Mixed experimental evidence:
- If there is a crystal structure of a complex where a human protein is complexed with a mouse and a rat protein (3 proteins altogether), how do we capture this?
- NOW: IntAct curates these and uses the crystal as evidence only if the similarity is (nearly) 100%.
- NOW: If similarity is not (nearly) 100% the complex in the CP has ECO:0000306 (inference from background scientific knowledge used in manual assertion). These complexes could be flagged as 'do-not-export'.
- Should the corresponding complex be captured in IntAct with ECO:0000088 (biological system reconstituted)? Or ISO? (because two subunits are going to be inferred based on similarity to mouse and rat)
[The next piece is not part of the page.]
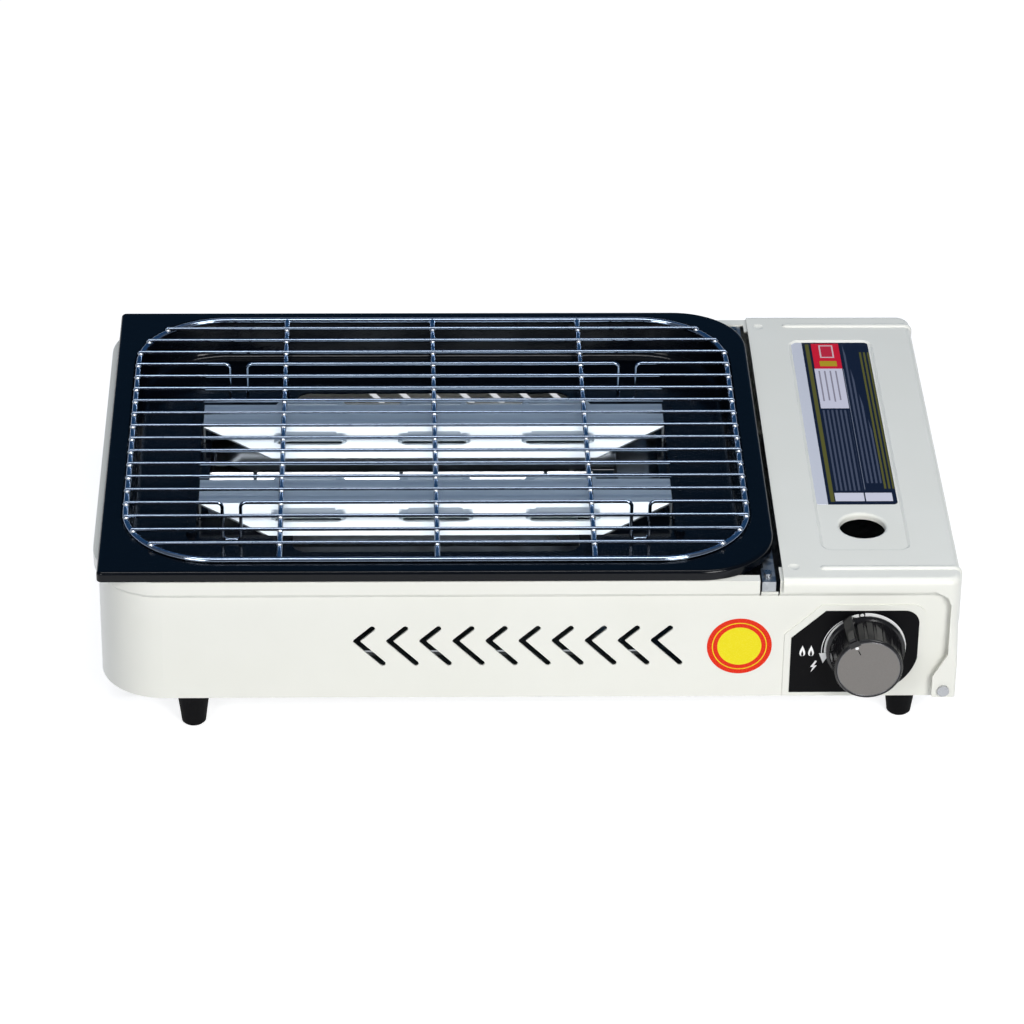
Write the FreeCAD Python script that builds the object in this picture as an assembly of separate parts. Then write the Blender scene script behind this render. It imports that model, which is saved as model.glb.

- Birgit: ECO:0000088 implies that all of the components are known in one system but here our evidence is mixed-species...?
- What should the evidence be in GO for CC, MF and BP? Since there is no direct experimental evidence for the complex in any one species, this may not be annotatable by GO?
- Example 1: 2x mouse, 1x rat
- As mouse and rat orthologs were 100% identical so we used the structure as evidence for both species and then inferred to human from the mouse entry.
- EM structure: http://www.ebi.ac.uk/pdbe/entry/emdb/EMD-2013/
- CP entry http://www.ebi.ac.uk/intact/complex/details/EBI-10817173 (mouse)
Inference via similarity:
- CP routinely infers complexes between related species (eg human/mouse) or paralogs within a species:
- We do want to annotate (using GO) to complexes that are inferred by similarity but we should be able to trace the function back to some experimental evidence. That is not the case in the reconstitution example (above).
- These complex ID can be exported to GO and tagged with ISS/ISO.
- This is conceptually the same as using inferred gene products as annotation objects (Val).
- We won't set a fixed similarity cut-off value. It's more important to know that the orthologs have been shown to have some function, too.
- Example 2: 60% similarity
- The shelterin complex has one protein (ADC) that has only 60% similarity between human and mouse (curation in progress so no CP link available)
- UniProt align: http://www.uniprot.org/align/A201507162HHGWPKF0R
- Because the genes are identified as orthologs we curated the human complex and infer to mouse by ISO.
IPI for BP
- Rama: It doesn't make sense to make a Process annotation with IPI. Just because proteinA interacts with proteinB doesn't mean it is involved in the same process.
- Val: It should be okay to make Process annotations with IPI. She will send some examples.